++++ Records supplied ++++
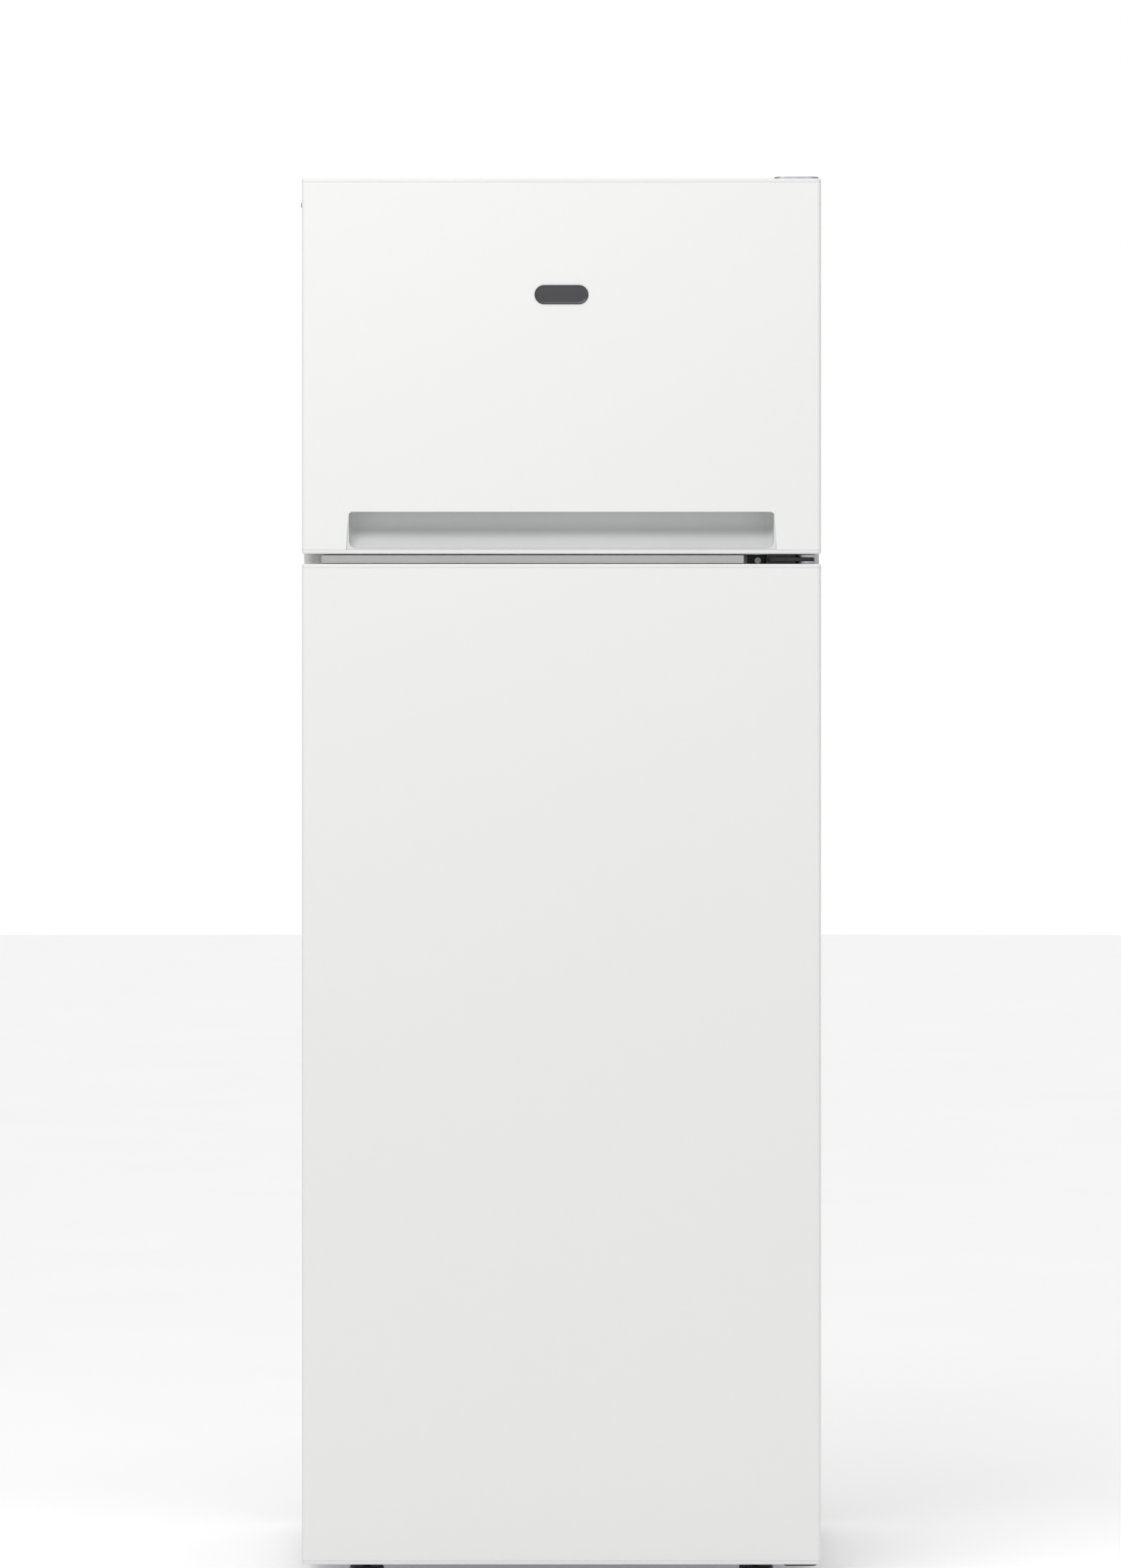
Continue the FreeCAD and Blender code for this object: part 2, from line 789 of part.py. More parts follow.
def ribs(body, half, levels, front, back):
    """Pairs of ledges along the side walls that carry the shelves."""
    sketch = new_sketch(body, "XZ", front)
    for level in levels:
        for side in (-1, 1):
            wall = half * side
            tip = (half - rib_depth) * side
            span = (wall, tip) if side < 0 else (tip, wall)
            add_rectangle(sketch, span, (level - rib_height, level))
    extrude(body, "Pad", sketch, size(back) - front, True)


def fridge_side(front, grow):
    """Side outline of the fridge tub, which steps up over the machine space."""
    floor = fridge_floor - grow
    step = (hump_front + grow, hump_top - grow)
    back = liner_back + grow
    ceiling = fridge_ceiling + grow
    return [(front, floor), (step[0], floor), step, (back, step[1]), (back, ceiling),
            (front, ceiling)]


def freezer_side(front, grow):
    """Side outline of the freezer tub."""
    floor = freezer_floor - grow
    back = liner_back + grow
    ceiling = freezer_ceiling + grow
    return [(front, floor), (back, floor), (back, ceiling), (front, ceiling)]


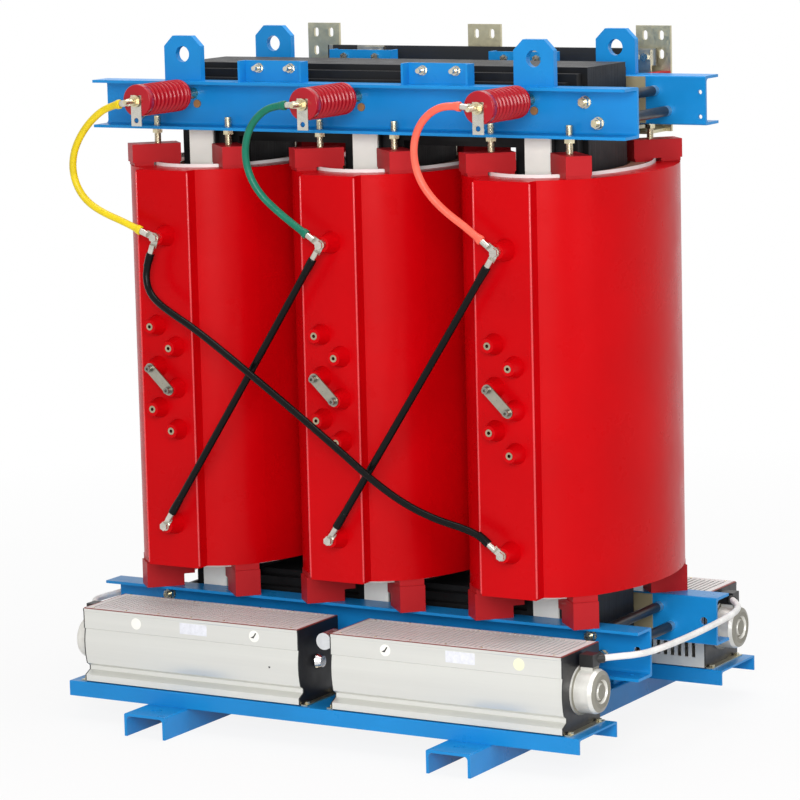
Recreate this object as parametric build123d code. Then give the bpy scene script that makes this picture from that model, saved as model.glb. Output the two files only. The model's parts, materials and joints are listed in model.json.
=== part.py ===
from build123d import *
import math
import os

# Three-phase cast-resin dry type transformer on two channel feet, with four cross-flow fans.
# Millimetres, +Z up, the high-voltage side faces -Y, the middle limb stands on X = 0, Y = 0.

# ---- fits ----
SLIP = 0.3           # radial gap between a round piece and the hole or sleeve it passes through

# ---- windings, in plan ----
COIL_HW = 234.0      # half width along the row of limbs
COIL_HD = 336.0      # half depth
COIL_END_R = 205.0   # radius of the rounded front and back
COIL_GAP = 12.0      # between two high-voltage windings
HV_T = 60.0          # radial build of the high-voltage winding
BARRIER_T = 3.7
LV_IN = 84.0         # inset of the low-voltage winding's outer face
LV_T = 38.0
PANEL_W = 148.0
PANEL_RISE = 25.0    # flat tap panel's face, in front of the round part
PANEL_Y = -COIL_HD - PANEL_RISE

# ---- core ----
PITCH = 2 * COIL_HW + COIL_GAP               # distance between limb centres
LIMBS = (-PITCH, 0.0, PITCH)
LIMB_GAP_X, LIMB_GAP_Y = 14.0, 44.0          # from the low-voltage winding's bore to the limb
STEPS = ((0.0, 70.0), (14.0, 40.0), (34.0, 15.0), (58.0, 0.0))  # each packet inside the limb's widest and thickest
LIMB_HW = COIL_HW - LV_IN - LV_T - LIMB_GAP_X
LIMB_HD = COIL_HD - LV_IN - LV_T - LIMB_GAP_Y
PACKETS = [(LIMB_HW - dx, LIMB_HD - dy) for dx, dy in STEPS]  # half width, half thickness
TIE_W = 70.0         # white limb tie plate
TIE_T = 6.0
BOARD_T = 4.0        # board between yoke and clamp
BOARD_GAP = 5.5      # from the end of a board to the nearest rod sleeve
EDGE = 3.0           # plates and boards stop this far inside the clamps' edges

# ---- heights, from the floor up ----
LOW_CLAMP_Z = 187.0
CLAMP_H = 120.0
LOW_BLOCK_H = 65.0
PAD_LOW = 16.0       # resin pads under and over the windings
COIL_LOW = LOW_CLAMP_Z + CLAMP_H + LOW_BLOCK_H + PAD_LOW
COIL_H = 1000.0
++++
[Exercise brief]:
Please reproduce all of the entries exactly as they stand.

[Output of the exercise]:
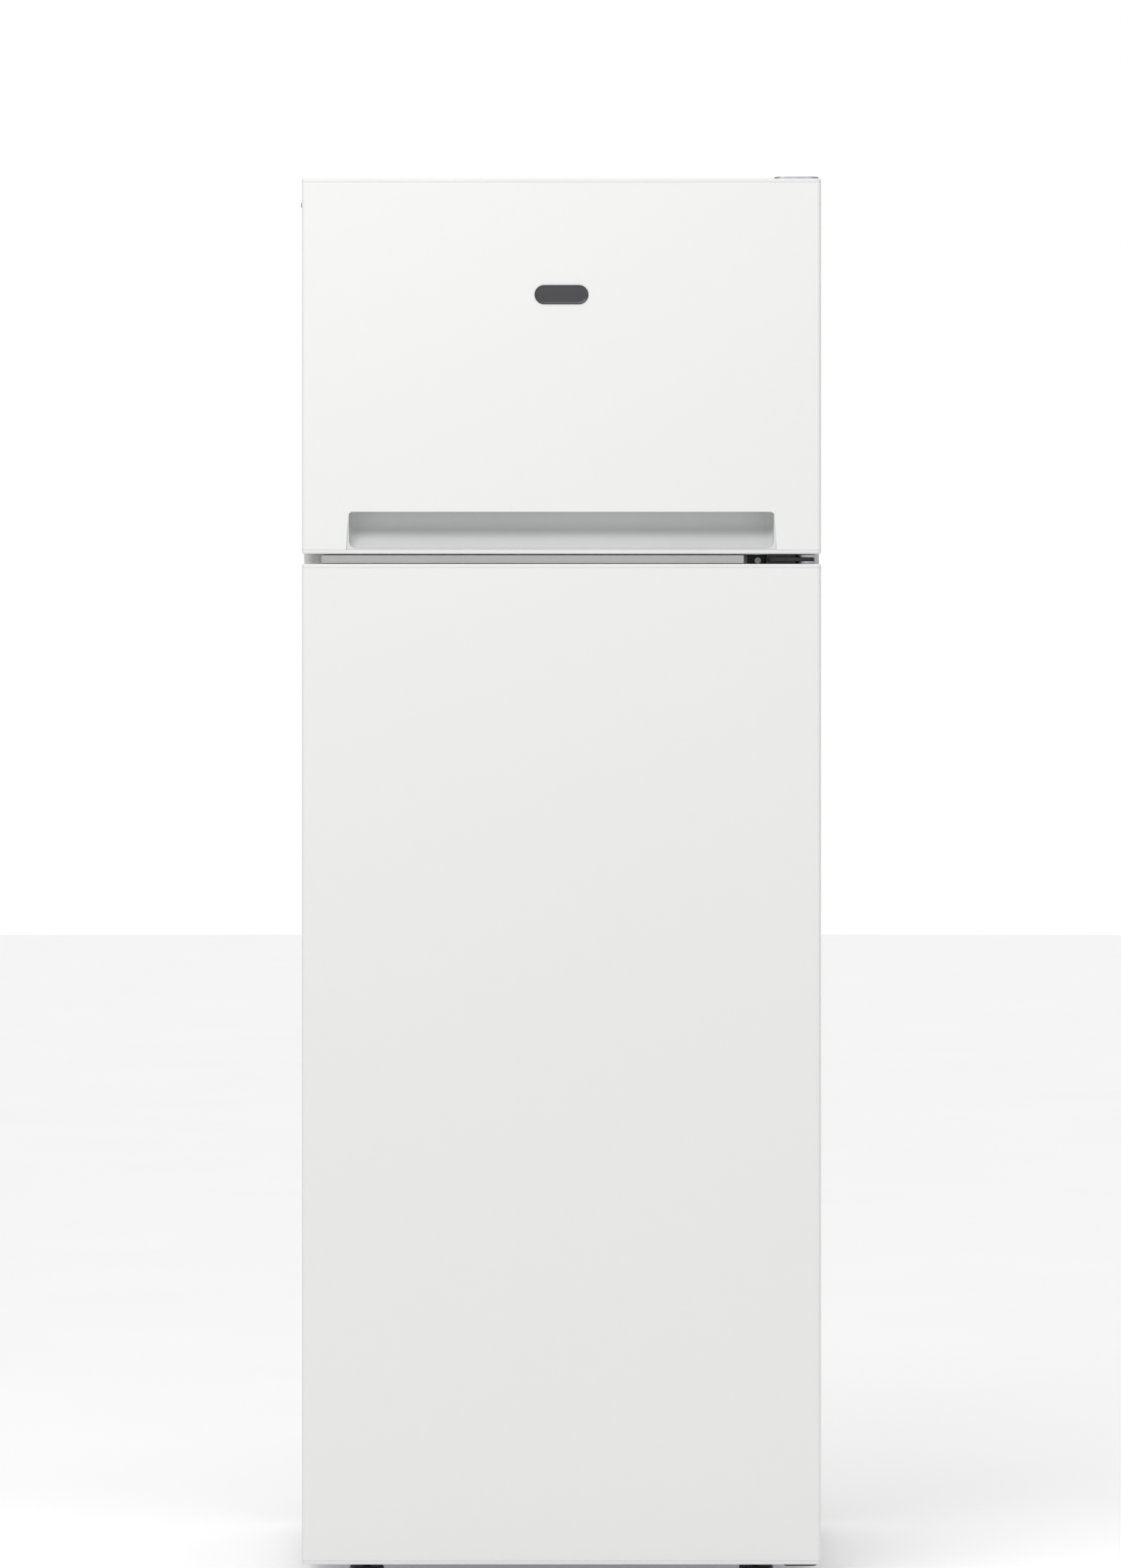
Continue the FreeCAD and Blender code for this object: part 2, from line 789 of part.py. More parts follow.
def ribs(body, half, levels, front, back):
    """Pairs of ledges along the side walls that carry the shelves."""
    sketch = new_sketch(body, "XZ", front)
    for level in levels:
        for side in (-1, 1):
            wall = half * side
            tip = (half - rib_depth) * side
            span = (wall, tip) if side < 0 else (tip, wall)
            add_rectangle(sketch, span, (level - rib_height, level))
    extrude(body, "Pad", sketch, size(back) - front, True)


def fridge_side(front, grow):
    """Side outline of the fridge tub, which steps up over the machine space."""
    floor = fridge_floor - grow
    step = (hump_front + grow, hump_top - grow)
    back = liner_back + grow
    ceiling = fridge_ceiling + grow
    return [(front, floor), (step[0], floor), step, (back, step[1]), (back, ceiling),
            (front, ceiling)]


def freezer_side(front, grow):
    """Side outline of the freezer tub."""
    floor = freezer_floor - grow
    back = liner_back + grow
    ceiling = freezer_ceiling + grow
    return [(front, floor), (back, floor), (back, ceiling), (front, ceiling)]


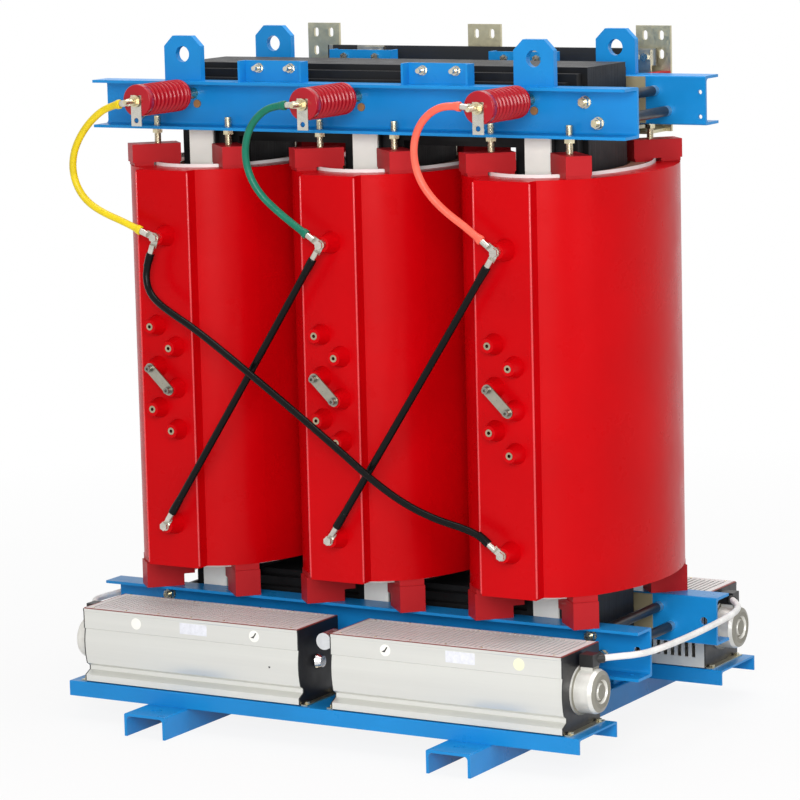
Recreate this object as parametric build123d code. Then give the bpy scene script that makes this picture from that model, saved as model.glb. Output the two files only. The model's parts, materials and joints are listed in model.json.
=== part.py ===
from build123d import *
import math
import os

# Three-phase cast-resin dry type transformer on two channel feet, with four cross-flow fans.
# Millimetres, +Z up, the high-voltage side faces -Y, the middle limb stands on X = 0, Y = 0.

# ---- fits ----
SLIP = 0.3           # radial gap between a round piece and the hole or sleeve it passes through

# ---- windings, in plan ----
COIL_HW = 234.0      # half width along the row of limbs
COIL_HD = 336.0      # half depth
COIL_END_R = 205.0   # radius of the rounded front and back
COIL_GAP = 12.0      # between two high-voltage windings
HV_T = 60.0          # radial build of the high-voltage winding
BARRIER_T = 3.7
LV_IN = 84.0         # inset of the low-voltage winding's outer face
LV_T = 38.0
PANEL_W = 148.0
PANEL_RISE = 25.0    # flat tap panel's face, in front of the round part
PANEL_Y = -COIL_HD - PANEL_RISE

# ---- core ----
PITCH = 2 * COIL_HW + COIL_GAP               # distance between limb centres
LIMBS = (-PITCH, 0.0, PITCH)
LIMB_GAP_X, LIMB_GAP_Y = 14.0, 44.0          # from the low-voltage winding's bore to the limb
STEPS = ((0.0, 70.0), (14.0, 40.0), (34.0, 15.0), (58.0, 0.0))  # each packet inside the limb's widest and thickest
LIMB_HW = COIL_HW - LV_IN - LV_T - LIMB_GAP_X
LIMB_HD = COIL_HD - LV_IN - LV_T - LIMB_GAP_Y
PACKETS = [(LIMB_HW - dx, LIMB_HD - dy) for dx, dy in STEPS]  # half width, half thickness
TIE_W = 70.0         # white limb tie plate
TIE_T = 6.0
BOARD_T = 4.0        # board between yoke and clamp
BOARD_GAP = 5.5      # from the end of a board to the nearest rod sleeve
EDGE = 3.0           # plates and boards stop this far inside the clamps' edges

# ---- heights, from the floor up ----
LOW_CLAMP_Z = 187.0
CLAMP_H = 120.0
LOW_BLOCK_H = 65.0
PAD_LOW = 16.0       # resin pads under and over the windings
COIL_LOW = LOW_CLAMP_Z + CLAMP_H + LOW_BLOCK_H + PAD_LOW
COIL_H = 1000.0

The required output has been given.